THE TASK
Give back the lines exactly, from the first one to the line with "wasm.setup();", both ends included.

** start **

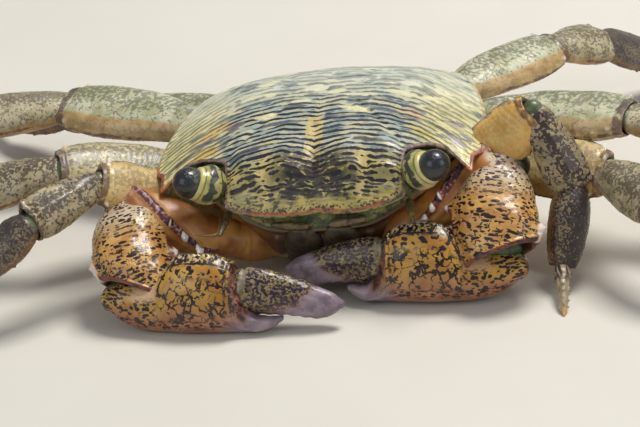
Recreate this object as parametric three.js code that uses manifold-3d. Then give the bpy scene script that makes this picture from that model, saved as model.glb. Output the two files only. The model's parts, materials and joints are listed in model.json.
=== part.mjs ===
// A striped shore crab at life size, standing with both claws folded in front of its mouth.
// Millimetres, +Z up, the floor at z = 0. The crab faces -Y and its own left side is +X.
import * as THREE from "three";
import { mergeVertices } from "three/addons/utils/BufferGeometryUtils.js";
import Module from "manifold-3d";

const wasm = await Module();
wasm.setup();

// Driving dimensions.
const JOINT_GAP = 0.3; // clearance between two plates that meet
const ROUGH_GAP = 0.7; // the same for the coarser shapes that keep limbs clear of one another
const FRONT_HEIGHT = 12.4; // the front margin's reference point above the floor
const FRONT_Y = -14.5; // that point ahead of the middle of the body
const BODY_LEAN = 3.5; // degrees, the left side carried higher
const HALF_WIDTH = 17.5; // half the width of the back
const CROWN_Y = 16; // the highest part of the back, behind the front margin
const CROWN_HEIGHT = 5.2; // its height above the reference point
const SHELL_THICKNESS = 0.8; // of the back at its rim
const BELLY_LEVEL = -10.2; // the sternum below the reference point
const TIP_SINK = 0.2; // how far a rounded tip is pressed into the floor before it is cut flat
const RIM_STEPS = 3; // points on each curved stretch of the rim

const deg = THREE.MathUtils.degToRad;
const vec = (x, y, z) => new THREE.Vector3(x, y, z);

// ---- Making solids ----

// A solid from a closed triangle skin, turned right side out if the skin was mirrored.
function solidOf(geometry) {
  const merged = mergeVertices(geometry, 1e-3);
  const vertProperties = new Float32Array(merged.attributes.position.array);
  const build = (triVerts) => new wasm.Manifold(new wasm.Mesh({ numProp: 3, vertProperties, triVerts }));
  const solid = build(new Uint32Array(merged.index.array));
  if (solid.volume() > 0) return solid;
  return build(new Uint32Array(merged.index.array).reverse());
}

// A sphere's grid with each vertex moved to place(turn, row): turn runs 0..1 round, row from pole to pole.
function closedSkin(place, around, rows) {
  const geometry = new THREE.SphereGeometry(1, around, rows);
  const position = geometry.getAttribute("position");
  const uv = geometry.getAttribute("uv");
  for (let i = 0; i < position.count; i++) {
    const step = Math.round(uv.getX(i) * around) % around;
    const row = Math.round((1 - uv.getY(i)) * rows);
    const p = place(row === 0 || row === rows ? 0 : step / around, row);
    position.setXYZ(i, p.x, p.y, p.z);
  }
  geometry.deleteAttribute("normal");
  geometry.deleteAttribute("uv");
  return solidOf(geometry);
}

// The largest body of a solid, as a cut can leave crumbs.
const largest = (solid) => solid.decompose().reduce((a, b) => (b.volume() > a.volume() ? b : a));
const cut = (solid, ...tools) => largest(tools.reduce((left, tool) => left.subtract(tool), solid));
const onFloor = (solid) => largest(solid.trimByPlane([0, 0, 1], 0));

const root = new THREE.Group();
const crab = new THREE.Group();
root.add(crab);

function addNode(name, solid, material) {
  const { numProp, vertProperties, triVerts } = solid.getMesh();
  const interleaved = new THREE.InterleavedBuffer(vertProperties, numProp);
  const geometry = new THREE.BufferGeometry();
  geometry.setAttribute("position", new THREE.InterleavedBufferAttribute(interleaved, 3, 0));
  geometry.setIndex(new THREE.BufferAttribute(triVerts, 1));
  const flat = geometry.toNonIndexed();
  flat.computeVertexNormals();
  const mesh = new THREE.Mesh(flat, material);
  mesh.name = name;
  crab.add(mesh);
}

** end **

SOLUTION BELOW
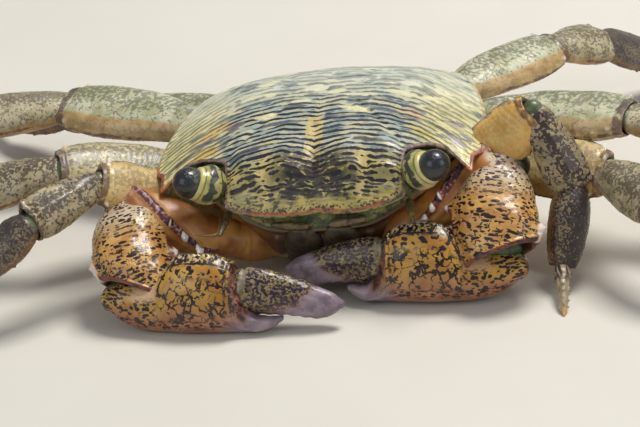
Recreate this object as parametric three.js code that uses manifold-3d. Then give the bpy scene script that makes this picture from that model, saved as model.glb. Output the two files only. The model's parts, materials and joints are listed in model.json.
=== part.mjs ===
// A striped shore crab at life size, standing with both claws folded in front of its mouth.
// Millimetres, +Z up, the floor at z = 0. The crab faces -Y and its own left side is +X.
import * as THREE from "three";
import { mergeVertices } from "three/addons/utils/BufferGeometryUtils.js";
import Module from "manifold-3d";

const wasm = await Module();
wasm.setup();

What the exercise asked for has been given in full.